Animal Aid

Imam Bayeldi

  • 1 onion
  • 200g tin tomatoes
  • 2 tbsp currants
  • 1 pinch cinnamon
  • 1 pinch cloves
  • fresh parsley
  • 30g pine nuts
  • 4 smallish aubergines
  • ½ clove garlic
  • 1 bayleaf
  • squeeze lemon juice
  • raw cane sugar
  • olive oil
  • 70ml water
  • black pepper


  1. Chop the onion and sauté till soft in 2 tablespoons olive oil.
  2. Add the tin of tomatoes to the onion, chopping the tomatoes roughly.

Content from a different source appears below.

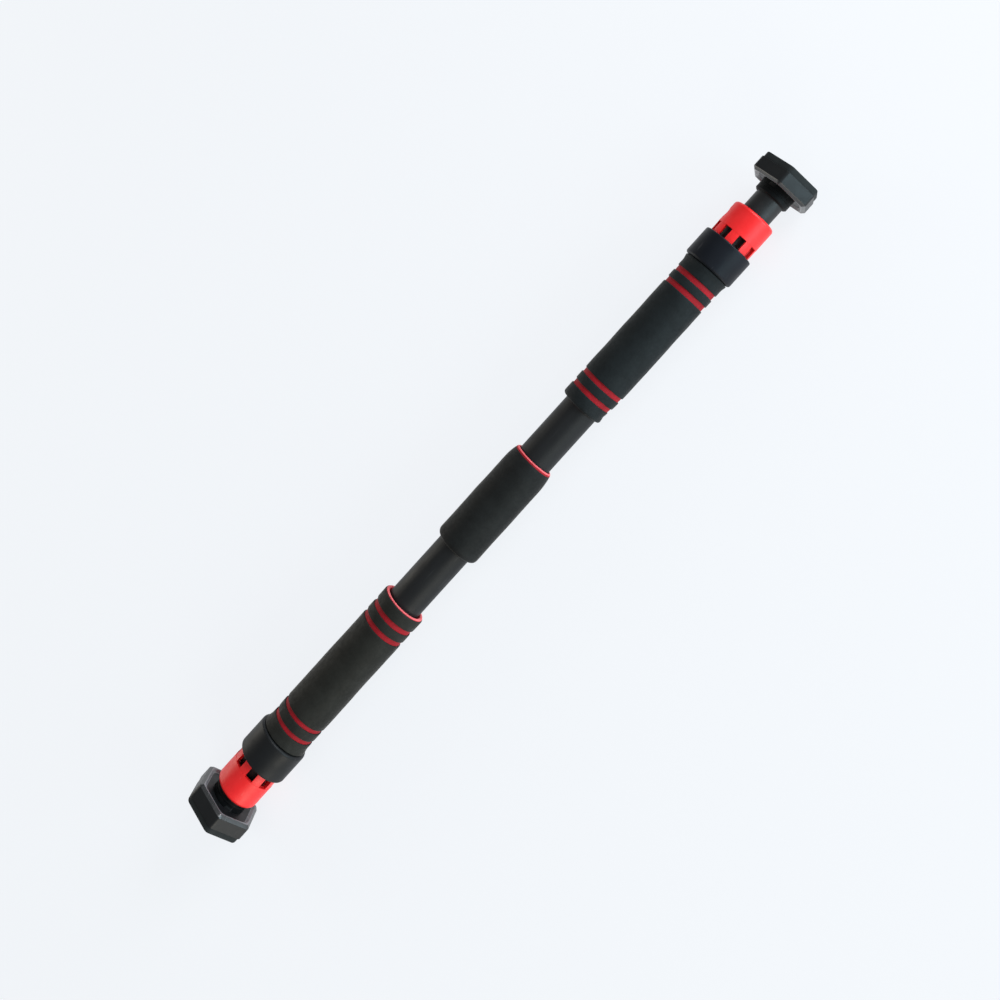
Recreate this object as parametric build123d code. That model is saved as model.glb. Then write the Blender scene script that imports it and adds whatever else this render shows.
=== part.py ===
from build123d import *
import os
from math import atan, cos, degrees, radians

# Doorway pull up bar: two screw-out ends with hexagonal feet, sliding ring locks and foam grips.
#
# The bar lies along X, with its origin on its axis, midway between the two foot pads. Each end is
# drawn closed, with X measured outwards from the middle of the main tube, then moved out by its
# extension and mirrored if it is the left one. Sizes are in millimetres and degrees.

# Main tube and the bar's adjustment
tube_outer = 32.0
tube_wall = 1.2
end_travel = 190.0  # how far each end screws out from closed
left_extension = 0.0  # how far each end stands out at rest
right_extension = 21.0

# Inner tube, with a keyway that faces down
inner_gap = 1.2  # between the two tubes, all round
inner_wall = 2.0
tube_overlap = 60.6  # left inside the main tube at full travel
keyway_width = 4.2
keyway_angle = -90.0
keyway_overrun = 4.0  # past the guide bush at full travel
keyway_margin = 2.0  # short of the foot's neck
key_clearance = 0.15
key_root = 0.5  # the key's foot in the wall that carries it

# Screw drive
nut_wall = 4.6
thread_clearance = 0.08
anchor_length = 18.0
anchor_gap = 1.0
anchor_pin_diameter = 5.0
anchor_pin_sink = 0.6
nut_gap = 5.0  # from the anchor plug, closed
nut_body_length = 20.0
nut_flange_length = 5.0
nut_pin_diameter = 3.0
nut_pin_gap = 0.6  # from the pin's point to the spindle
spindle_overrun = 3.0  # spindle past the nut at full travel
stop_washer_gap = 1.1
stop_washer_thickness = 2.5
stop_screw_diameter = 6.0
stop_screw_grip = 14.0
stop_head_diameter = 10.0
stop_head_height = 5.0
hex_key_width = 5.0
hex_key_corner = 0.2

# Guide bush, keyed to the inner tube and held between the tube's mouth and the collar
bush_length = 30.0
bush_flange_thickness = 2.8
bush_flange_step = 0.5  # stands out from the main tube
bush_flange_clearance = 0.2
running_clearance = 0.06
axial_play = 0.2

# Collar
collar_wall = 3.2
collar_seat = 7.0  # on the main tube, between the foam and the mouth
collar_rim_round = 1.4
collar_back_round = 2.2
collar_mouth_round = 0.8
foam_tuck = 3.0
foam_tuck_clearance = 0.2
collar_lip = 1.8
collar_lip_gap = 1.2
collar_screw_diameter = 4.0
collar_screw_sink = 0.6
collar_screw_gap = 0.3  # from the screw's point to the guide bush
collar_screw_angles = (-60.0, -120.0)
screw_socket_diameter = 2.0
screw_socket_depth = 2.0

# Sliding ring lock: notches in the sleeve, dogs in the collar
lock_wall = 6.8
lock_clearance = 0.3
lock_step = 0.2  # the toothed skirt is this much lower than the grip ring
lock_length = 38.3
lock_skirt_wall = 3.0
lock_end_round = 3.0
lock_reach = 4.5  # tooth tips inside the collar's rim when free
lock_travel = 8.2
notch_count = 8
notch_width = 7.7
notch_outside = 10.6  # from the collar's rim to the notch's end
notch_wall = 3.1  # skirt past the notches
dog_clearance = 0.55
dog_height = 2.8
dog_gap = 0.5  # to the tooth tips when free
left_notch_angle = 26.0
right_notch_angle = 36.0
ring_section = 1.8
ring_from_end = 9.0
ring_groove_extra = 0.1
ring_groove_play = 0.4
thumb_mark_radius = 5.0
thumb_mark_depth = 0.7
thumb_mark_angle = 21.0
thumb_mark_from_end = 13.5

# Hexagonal foot
foot_flats = 55.6
foot_corner_round = 4.0
foot_length = 13.5
bevel_length = 2.4
bevel_inset = 2.4
left_foot_turn = 0.0
right_foot_turn = -17.0
rim_width = 1.0  # flat, between the bevel and the recess
recess_depth = 2.0
recess_corner_round = 9.0
recess_slope = 45.0
neck_wall = 2.8
neck_length = 9.8
neck_nest = 2.2  # inside the lock's end when closed
neck_clearance = 0.5
nest_clearance = 0.3
neck_chamfer = 1.2
neck_groove_depth = 0.5
neck_groove_width = 0.8
neck_groove_places = (0.5, 0.76)  # along the neck
foot_web = 4.0
plug_length = 24.0
bolt_diameter = 8.0
bolt_clearance = 0.4
bolt_length = 20.0
bolt_head_diameter = 13.0
bolt_head_height = 3.0
bolt_head_sink = 0.4
washer_diameter = 18.0
washer_thickness = 1.6
washer_margin = 2.0
pad_thickness = 6.0
pad_inset = 0.9
pad_edge_round = 0.8

# Foam grips: a firm core under a thin outer layer that is cut through in narrow rings
core_thickness = 3.25
skin_thickness = 1.75
skin_edge_round = 0.9
outer_band = 12.0  # from the collar to the first groove
inner_band = 12.2
grip_ring = 8.1
grip_groove = 4.4
left_grip_main = 95.7
right_grip_main = 102.4
middle_grip_length = 99.5
middle_grip_offset = -1.75

# Diameters that follow
tube_bore = tube_outer - 2 * tube_wall
inner_outer = tube_bore - 2 * inner_gap
inner_bore = inner_outer - 2 * inner_wall
spindle_diameter = inner_bore - 2 * nut_wall
stop_washer_diameter = inner_bore - 2 * stop_washer_gap
key_width = keyway_width - 2 * key_clearance
bush_flange_diameter = tube_outer + 2 * bush_flange_step
lock_outer = inner_outer + 2 * lock_wall
chamber_radius = lock_outer / 2 + lock_clearance
collar_outer = 2 * (chamber_radius + collar_wall)
dog_width = notch_width - 2 * dog_clearance
neck_diameter = inner_outer + 2 * neck_wall
bolt_pocket_diameter = washer_diameter + 2 * washer_margin
core_outer = tube_outer + 2 * core_thickness
grip_outer = core_outer + 2 * skin_thickness

# Places along the bar that follow, from its middle outwards
anchor_pin_centre = anchor_gap + anchor_length / 2
inner_start = anchor_gap + anchor_length + nut_gap + nut_flange_length
nut_end = inner_start + nut_body_length
spindle_end = nut_end + end_travel + spindle_overrun
tube_half = inner_start + end_travel + tube_overlap
bush_start = tube_half - bush_length
keyway_start = bush_start - end_travel - keyway_overrun
collar_back = tube_half - collar_seat - foam_tuck
collar_screw_place = tube_half - collar_seat / 2
flange_start = tube_half + axial_play
flange_end = flange_start + bush_flange_thickness
chamber_floor = flange_end + axial_play + collar_lip
collar_rim = chamber_floor + nest_clearance + lock_travel + lock_reach
lock_start = collar_rim - lock_reach
notch_end = collar_rim + notch_outside
skirt_end = notch_end + notch_wall
lock_end = lock_start + lock_length
ring_groove_centre = lock_end - ring_from_end
neck_start = lock_end - neck_nest
foot_back = neck_start + neck_length
pad_back = foot_back + foot_length
closed_half = pad_back + pad_thickness
washer_seat = pad_back - bolt_head_sink - bolt_head_height - washer_thickness
inner_end = washer_seat - foot_web
tube_centre = (left_extension - right_extension) / 2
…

  3. Stir in currants, a pinch of cinnamon, a pinch of cloves and lots of freshly ground black pepper.
  4. Cook for 20-30 minutes till thickened then add 2 tablespoons (or more!) fresh chopped parsley and all the pine nuts.
  5. Take the aubergines - rinse and cut slits in them.

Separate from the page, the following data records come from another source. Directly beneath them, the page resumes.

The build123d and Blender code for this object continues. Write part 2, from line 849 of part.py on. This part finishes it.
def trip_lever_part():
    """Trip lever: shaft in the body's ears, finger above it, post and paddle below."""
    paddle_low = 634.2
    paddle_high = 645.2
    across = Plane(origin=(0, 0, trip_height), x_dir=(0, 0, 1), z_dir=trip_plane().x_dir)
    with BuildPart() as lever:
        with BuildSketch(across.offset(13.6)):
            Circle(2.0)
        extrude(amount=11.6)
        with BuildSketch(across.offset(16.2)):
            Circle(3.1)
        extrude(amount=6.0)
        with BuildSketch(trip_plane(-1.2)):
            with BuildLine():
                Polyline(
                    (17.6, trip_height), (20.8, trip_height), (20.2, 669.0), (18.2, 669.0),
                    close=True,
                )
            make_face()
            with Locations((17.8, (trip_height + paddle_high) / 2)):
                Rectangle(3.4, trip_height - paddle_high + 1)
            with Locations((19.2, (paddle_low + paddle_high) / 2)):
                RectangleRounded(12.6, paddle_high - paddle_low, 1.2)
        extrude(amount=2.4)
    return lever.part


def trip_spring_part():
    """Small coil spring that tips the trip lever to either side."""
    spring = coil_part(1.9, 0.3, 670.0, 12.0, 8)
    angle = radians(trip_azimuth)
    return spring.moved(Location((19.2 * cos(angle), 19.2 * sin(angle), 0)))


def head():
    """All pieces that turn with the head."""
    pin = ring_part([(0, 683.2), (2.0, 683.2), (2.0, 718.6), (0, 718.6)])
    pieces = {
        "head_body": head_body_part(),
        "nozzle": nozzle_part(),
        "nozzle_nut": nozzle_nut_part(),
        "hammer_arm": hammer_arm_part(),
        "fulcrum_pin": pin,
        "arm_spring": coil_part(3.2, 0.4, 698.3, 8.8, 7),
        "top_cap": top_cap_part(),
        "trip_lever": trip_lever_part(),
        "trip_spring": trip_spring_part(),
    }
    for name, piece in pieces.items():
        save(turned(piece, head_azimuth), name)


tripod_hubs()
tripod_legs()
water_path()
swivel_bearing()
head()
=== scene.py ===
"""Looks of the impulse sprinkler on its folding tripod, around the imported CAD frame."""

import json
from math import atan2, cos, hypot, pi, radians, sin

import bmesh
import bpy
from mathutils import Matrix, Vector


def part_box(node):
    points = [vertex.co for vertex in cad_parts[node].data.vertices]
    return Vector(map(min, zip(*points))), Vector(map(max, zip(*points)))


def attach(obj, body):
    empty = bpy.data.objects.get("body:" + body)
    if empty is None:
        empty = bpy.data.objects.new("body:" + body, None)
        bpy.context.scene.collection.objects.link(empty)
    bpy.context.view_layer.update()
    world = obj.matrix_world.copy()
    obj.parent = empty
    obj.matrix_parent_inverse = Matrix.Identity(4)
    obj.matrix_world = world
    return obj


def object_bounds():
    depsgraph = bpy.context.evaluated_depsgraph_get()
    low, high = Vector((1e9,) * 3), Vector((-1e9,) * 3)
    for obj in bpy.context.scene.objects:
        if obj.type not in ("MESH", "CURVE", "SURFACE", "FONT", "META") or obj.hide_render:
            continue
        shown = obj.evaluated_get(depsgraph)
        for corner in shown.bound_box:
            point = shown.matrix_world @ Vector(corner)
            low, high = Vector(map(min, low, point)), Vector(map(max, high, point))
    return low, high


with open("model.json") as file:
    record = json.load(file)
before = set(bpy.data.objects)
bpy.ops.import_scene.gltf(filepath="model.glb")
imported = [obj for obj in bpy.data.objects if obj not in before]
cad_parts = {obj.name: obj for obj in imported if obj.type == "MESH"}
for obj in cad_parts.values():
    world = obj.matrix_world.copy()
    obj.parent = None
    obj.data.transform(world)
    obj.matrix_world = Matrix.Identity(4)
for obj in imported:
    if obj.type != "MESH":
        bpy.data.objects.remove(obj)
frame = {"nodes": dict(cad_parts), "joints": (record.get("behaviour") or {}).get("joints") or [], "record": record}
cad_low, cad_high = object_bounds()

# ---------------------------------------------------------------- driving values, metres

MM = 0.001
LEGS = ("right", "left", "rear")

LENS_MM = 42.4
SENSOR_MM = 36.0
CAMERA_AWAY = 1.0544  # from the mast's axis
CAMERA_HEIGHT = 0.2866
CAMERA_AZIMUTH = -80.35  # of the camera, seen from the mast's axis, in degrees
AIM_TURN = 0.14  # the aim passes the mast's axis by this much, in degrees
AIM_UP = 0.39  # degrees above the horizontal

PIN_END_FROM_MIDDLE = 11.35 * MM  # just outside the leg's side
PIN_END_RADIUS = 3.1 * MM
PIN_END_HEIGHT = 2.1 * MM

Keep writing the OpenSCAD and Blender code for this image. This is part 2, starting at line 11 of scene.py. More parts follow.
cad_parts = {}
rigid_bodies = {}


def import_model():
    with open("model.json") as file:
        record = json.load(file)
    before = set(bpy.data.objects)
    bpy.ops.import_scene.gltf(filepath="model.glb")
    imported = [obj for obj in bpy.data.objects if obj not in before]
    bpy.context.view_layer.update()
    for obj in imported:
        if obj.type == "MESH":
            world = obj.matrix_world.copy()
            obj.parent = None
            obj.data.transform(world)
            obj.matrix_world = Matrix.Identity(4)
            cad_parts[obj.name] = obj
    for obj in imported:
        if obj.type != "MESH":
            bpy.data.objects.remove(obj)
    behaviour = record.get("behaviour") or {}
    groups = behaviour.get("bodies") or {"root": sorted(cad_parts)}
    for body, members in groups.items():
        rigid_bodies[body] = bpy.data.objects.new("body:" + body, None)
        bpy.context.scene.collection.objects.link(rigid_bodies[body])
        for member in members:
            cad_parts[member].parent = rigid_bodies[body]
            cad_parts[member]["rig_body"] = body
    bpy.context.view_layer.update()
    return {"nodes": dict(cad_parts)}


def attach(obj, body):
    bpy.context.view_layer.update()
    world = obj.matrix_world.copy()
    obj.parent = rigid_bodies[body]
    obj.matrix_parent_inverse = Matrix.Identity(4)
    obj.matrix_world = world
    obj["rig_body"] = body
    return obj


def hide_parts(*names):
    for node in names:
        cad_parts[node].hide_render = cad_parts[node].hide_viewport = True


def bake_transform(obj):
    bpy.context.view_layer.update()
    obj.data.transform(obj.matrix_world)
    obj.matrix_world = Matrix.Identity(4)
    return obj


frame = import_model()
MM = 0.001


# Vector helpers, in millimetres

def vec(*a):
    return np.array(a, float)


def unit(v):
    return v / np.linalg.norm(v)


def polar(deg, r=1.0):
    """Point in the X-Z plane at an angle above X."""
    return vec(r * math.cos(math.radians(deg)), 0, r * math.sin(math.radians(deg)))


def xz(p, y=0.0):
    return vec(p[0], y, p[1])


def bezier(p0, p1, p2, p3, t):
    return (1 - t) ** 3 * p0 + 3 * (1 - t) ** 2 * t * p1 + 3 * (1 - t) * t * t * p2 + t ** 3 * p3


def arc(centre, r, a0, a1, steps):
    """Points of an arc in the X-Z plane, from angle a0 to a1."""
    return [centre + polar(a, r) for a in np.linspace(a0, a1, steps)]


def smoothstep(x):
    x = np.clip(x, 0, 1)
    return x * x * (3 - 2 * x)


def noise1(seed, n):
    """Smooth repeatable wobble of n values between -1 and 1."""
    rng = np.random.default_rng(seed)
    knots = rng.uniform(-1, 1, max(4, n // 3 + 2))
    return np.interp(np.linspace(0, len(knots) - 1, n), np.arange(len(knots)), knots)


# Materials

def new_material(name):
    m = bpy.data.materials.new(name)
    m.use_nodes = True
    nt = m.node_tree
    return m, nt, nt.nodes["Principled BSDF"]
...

  6. Stuff the cooked mixture into the slits in the aubergines and place them in a shallow oven dish.
  7. Mix 70ml water with 70ml olive oil, the garlic (peeled and crushed), bayleaf, lemon juice and a pinch of sugar.
  8. Pour this mixture over the aubergines, cover with foil and bake at Gas Mark 4 for 30 minutes.
  9. Serve chilled, garnished with lots more parsley.